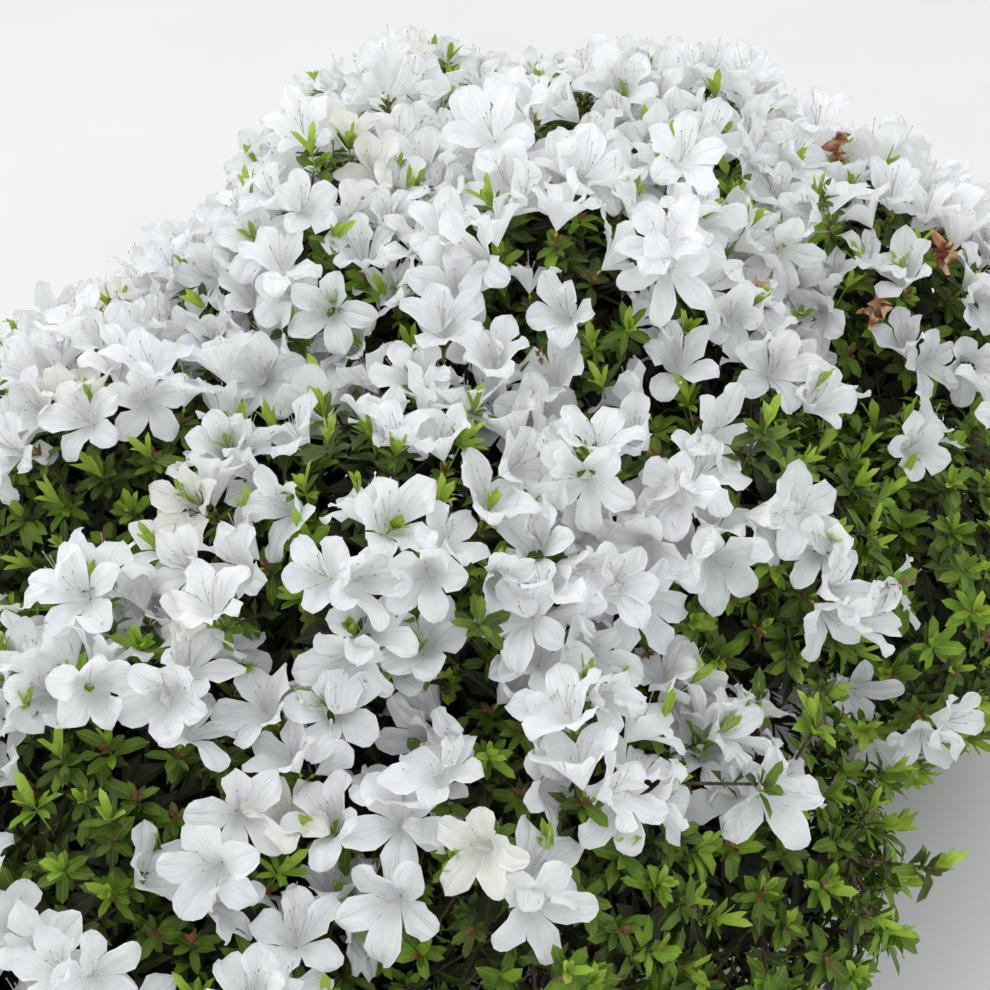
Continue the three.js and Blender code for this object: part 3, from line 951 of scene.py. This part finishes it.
@dataclass
class Flowers:
    """Wide funnels of five lobes with wavy margins, on short stalks, with stamens and a longer pistil.

    The first lobe is the uppermost, and the falls say how much further than the mean each one leans out. The
    outline is a lobe's half-width in millimetres at shares of its length.
    """

    foot: Array
    axis: Array
    spin: Array
    openness: Array
    size: Array
    seed: int = 7
    crumple: float = 0.0
    length: float = 0.0540
    tube_lean: float = 0.38
    throat_radius: float = 0.0034
    shut_radius: float = 0.0006
    falls: tuple[float, ...] = (-0.18, -0.04, 0.16, 0.16, -0.04)
    layers: tuple[int, ...] = (0, 2, 1, 2, 1)
    layer_gap: float = 0.0006
    rows: tuple[float, ...] = (0.0, 0.28, 0.48, 0.65, 0.79, 0.89, 0.96, 1.0)
    columns: int = 6
    outline_at: tuple[float, ...] = (0.0, 0.44, 0.57, 0.7, 0.82, 0.91, 0.96, 1.0)
    outline_mm: tuple[float, ...] = (15.0, 13.0, 14.6, 15.2, 14.0, 10.8, 7.4, 2.2)
    stamens: int = 3
    pistil_length: float = 0.048
    stamen_length: tuple[float, float] = (0.032, 0.042)
    thread_foot: float = 0.010
    thread_radii: tuple[float, ...] = (0.0005, 0.0004, 0.0003)
    anther_radii: tuple[float, ...] = (0.0007, 0.0005)
    anther_half: float = 0.0011
    calyx_depth: float = 0.004
    stalk_radii: tuple[float, ...] = (0.0009, 0.0009, 0.0021, 0.0010)

    def __post_init__(self) -> None:
        """Fixes the frame of each flower."""
        self.side, self.other = square_to(self.axis, self.spin)

    def only(self, keep: Array) -> "Flowers":
        """The flowers that a mask picks."""
        parts = (self.foot, self.axis, self.spin, self.openness, self.size)
        return Flowers(*(part[keep] for part in parts), seed=self.seed)

    def _world(self, x: Array, y: Array, z: Array) -> Array:
        """Points given in the flowers' own frames as points of the shrub.

        Args:
            x: along each flower's first side, with the flowers first and any further parameters after them.
            y: along its other side, in the same shape.
            z: along its axis, in the same shape.

        Returns:
            Points, in that shape and three to each.
        """
        extra = (None,) * (x.ndim - 1)
        frames = [v[(slice(None), *extra)] for v in (self.side, self.other, self.axis)]
        scaled = [c[..., None] * f for c, f in zip((x, y, z), frames, strict=True)]
        return self.foot[(slice(None), *extra)] + sum(scaled) * self.size[(slice(None), *extra, None)]

    def lobes(self) -> Skin:
        """The corolla: five patches for each flower.

        Along a lobe the profile leans out from the axis by an angle that grows with the distance, and the
        radius and the height are the running sums of its sine and cosine. Across, the patch follows the arc
        about the axis, as wide as the funnel's fifth at first and then as the lobe, whose half-width is
        uneven at its margins. Those are lifted, and waved more towards the edge. A spent flower is the same
        with all of its waves several times as high.

        Returns:
            All patches, with shares along and across as coordinates, the second one counted up lobe by lobe.
        """
        count = len(self.foot)
        rng = np.random.default_rng(self.seed)
        lobe, patch = (count, 5, 1), (count, 5, 1, 1)
        fine = np.linspace(0, 1, 101)
        falls = np.array(self.falls)[None, :, None]
        opened = self.openness[:, None, None] + falls + rng.normal(0, 0.12, lobe)
        curl = rng.uniform(0.0, 1.15, lobe) + self.crumple * rng.uniform(-2, 3, lobe)
        spreading, curling = ease((fine - 0.04) / 0.6), ease((fine - 0.6) / 0.4)
        lean = self.tube_lean + (opened - self.tube_lean) * spreading + curl * curling
        step = self.length * (1 + rng.normal(0, 0.06, lobe)) / (len(fine) - 1)
        throat = self.shut_radius + (self.throat_radius - self.shut_radius) * ease(fine / 0.26)
        radius = throat + np.cumsum(np.sin(lean) * step, -1)
        height = np.cumsum(np.cos(lean) * step, -1)
        at = (np.array(self.rows) * (len(fine) - 1)).round().astype(int)
        v, r, z, lean = fine[at], radius[..., at], height[..., at], lean[..., at]
        outline = np.interp(v, self.outline_at, self.outline_mm) / 1000
        outline = outline * (1 + rng.normal(0, 0.08, (count, 1, 1)) + rng.normal(0, 0.06, lobe))
        free = ease((v - 0.42) / 0.3)
        fifth = r * (math.pi / 5) * (1 + 0.2 * free)
        width = 1 / (1 / fifth**8 + 1 / outline**8) ** (1 / 8)
        u = np.linspace(-1, 1, self.columns)
        r, z, lean, width, free = (a[..., None] for a in (r, z, lean, width, free))
        uneven = rng.normal(0, 0.065, (count, 5, len(v), 2))
        width = width * (1 + free * np.where(u < 0, uneven[..., :1], uneven[..., 1:]))
        wild = 1 + 2.5 * self.crumple
        fold = rng.uniform(0.04, 0.4, patch) * (np.abs(u) - 0.4) * width
        cup = wild * rng.uniform(-0.36, 0.14, patch) * u**2 * width
        phase = rng.uniform(0, math.tau, patch) + rng.uniform(1, 2.5, patch) * np.sign(u)
        ruffle = wild * 0.0036 * np.abs(u) ** 1.5 * np.sin(rng.uniform(11, 20, patch) * v[:, None] + phase)
        layer = self.layer_gap * np.array(self.layers)[None, :, None, None]
        twist = wild * rng.normal(0, 0.15, patch) * u * width
        lift = free * (fold + cup + ruffle + layer + twist)
        start = math.tau * np.arange(5)[None, :, None, None] / 5 + rng.normal(0, 0.09, patch) * free
        azimuth = start + u * width / r
        reach = r - lift * np.cos(lean)
        points = self._world(reach * np.cos(azimuth), reach * np.sin(azimuth), z + lift * np.sin(lean))
        along, across = np.broadcast_arrays(v[:, None], (u + 1) / 2)
        number = np.arange(5)[:, None, None]
        uv = np.stack(np.broadcast_arrays(along[None], across[None] * 0.98 + 0.01 + number), -1)
        faces = repeated(grid_faces(len(v), self.columns), count * 5, len(v) * self.columns)
        return Skin(points.reshape(-1, 3), [faces], np.broadcast_to(uv, (count, *uv.shape)).reshape(-1, 2))

    def filaments(self) -> tuple[Skin, Skin]:
        """Stamens and pistil: thin tubes out of the throat that bend up towards the sky, each with its tip.

        Each thread leaves the axis by a power of the share of its length, and bends by a higher power of it.

        Returns:
            The filaments and their anthers.
        """
        count, each = len(self.foot), self.stamens + 1
        rng = np.random.default_rng(self.seed + 1)
        thread = (count, each, 1)
        share = np.array([0.0, 0.6, 1.0])
        azimuth = math.tau * np.arange(each)[None, :, None] / each + rng.uniform(0, 1.2, thread)
        pistil = (np.arange(each) == self.stamens)[None, :, None]
        long = np.where(pistil, self.pistil_length, rng.uniform(*self.stamen_length, thread))
        spread = np.where(pistil, 0.002, rng.uniform(0.004, 0.011, thread))
        aside = spread * share**1.5
        height = self.thread_foot + (long - self.thread_foot) * share
        points = self._world(aside * np.cos(azimuth), aside * np.sin(azimuth), height)
        rise = unit(UP - self.axis * self.axis[:, 2:3])[:, None, None]
        bend = np.where(pistil, 0.012, rng.uniform(0.005, 0.011, thread))
        points = points + rise * (bend * share**2.2)[..., None]
        paths = points.reshape(-1, len(share), 3)
        radii = np.broadcast_to(self.thread_radii, (len(paths), len(share)))
        ways = unit(paths[:, -1] - paths[:, -2])
        halves = np.array([-self.anther_half, self.anther_half])[None, :, None]
        tips = paths[:, -1][:, None] + ways[:, None] * halves
        anthers = tubes(tips, np.broadcast_to(self.anther_radii, (len(tips), 2)), 3, capped=False)
        return tubes(paths, radii, 3, capped=False), anthers

    def stalks(self, origin: Array) -> Skin:
        """Short green stalks that widen into a small calyx below each flower.

        Args:
            origin: the shoot tips that they start from, (flowers, 3).

        Returns:
            All stalks as one skin.
        """
        calyx = self.foot - self.axis * self.calyx_depth * self.size[:, None]
        paths = np.stack([origin, (origin * 0.4 + self.foot * 0.6), calyx, self.foot], 1)
        return tubes(paths, np.broadcast_to(self.stalk_radii, (len(paths), 4)), 3)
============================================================
__Exercise directions__
Word for word, quote the lines of the material from the first line through the line with "z: along its", both ends included.

__Reply__
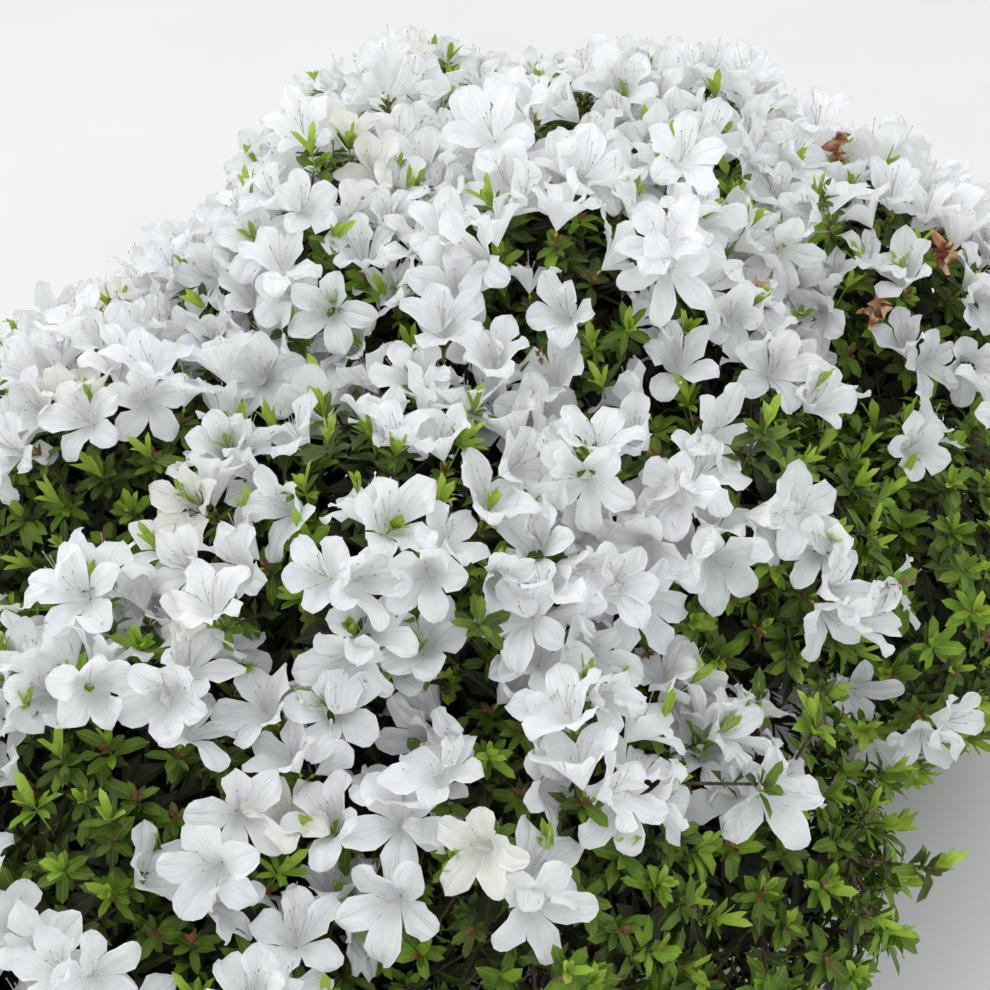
Continue the three.js and Blender code for this object: part 3, from line 951 of scene.py. This part finishes it.
@dataclass
class Flowers:
    """Wide funnels of five lobes with wavy margins, on short stalks, with stamens and a longer pistil.

    The first lobe is the uppermost, and the falls say how much further than the mean each one leans out. The
    outline is a lobe's half-width in millimetres at shares of its length.
    """

    foot: Array
    axis: Array
    spin: Array
    openness: Array
    size: Array
    seed: int = 7
    crumple: float = 0.0
    length: float = 0.0540
    tube_lean: float = 0.38
    throat_radius: float = 0.0034
    shut_radius: float = 0.0006
    falls: tuple[float, ...] = (-0.18, -0.04, 0.16, 0.16, -0.04)
    layers: tuple[int, ...] = (0, 2, 1, 2, 1)
    layer_gap: float = 0.0006
    rows: tuple[float, ...] = (0.0, 0.28, 0.48, 0.65, 0.79, 0.89, 0.96, 1.0)
    columns: int = 6
    outline_at: tuple[float, ...] = (0.0, 0.44, 0.57, 0.7, 0.82, 0.91, 0.96, 1.0)
    outline_mm: tuple[float, ...] = (15.0, 13.0, 14.6, 15.2, 14.0, 10.8, 7.4, 2.2)
    stamens: int = 3
    pistil_length: float = 0.048
    stamen_length: tuple[float, float] = (0.032, 0.042)
    thread_foot: float = 0.010
    thread_radii: tuple[float, ...] = (0.0005, 0.0004, 0.0003)
    anther_radii: tuple[float, ...] = (0.0007, 0.0005)
    anther_half: float = 0.0011
    calyx_depth: float = 0.004
    stalk_radii: tuple[float, ...] = (0.0009, 0.0009, 0.0021, 0.0010)

    def __post_init__(self) -> None:
        """Fixes the frame of each flower."""
        self.side, self.other = square_to(self.axis, self.spin)

    def only(self, keep: Array) -> "Flowers":
        """The flowers that a mask picks."""
        parts = (self.foot, self.axis, self.spin, self.openness, self.size)
        return Flowers(*(part[keep] for part in parts), seed=self.seed)

    def _world(self, x: Array, y: Array, z: Array) -> Array:
        """Points given in the flowers' own frames as points of the shrub.

        Args:
            x: along each flower's first side, with the flowers first and any further parameters after them.
            y: along its other side, in the same shape.
            z: along its axis, in the same shape.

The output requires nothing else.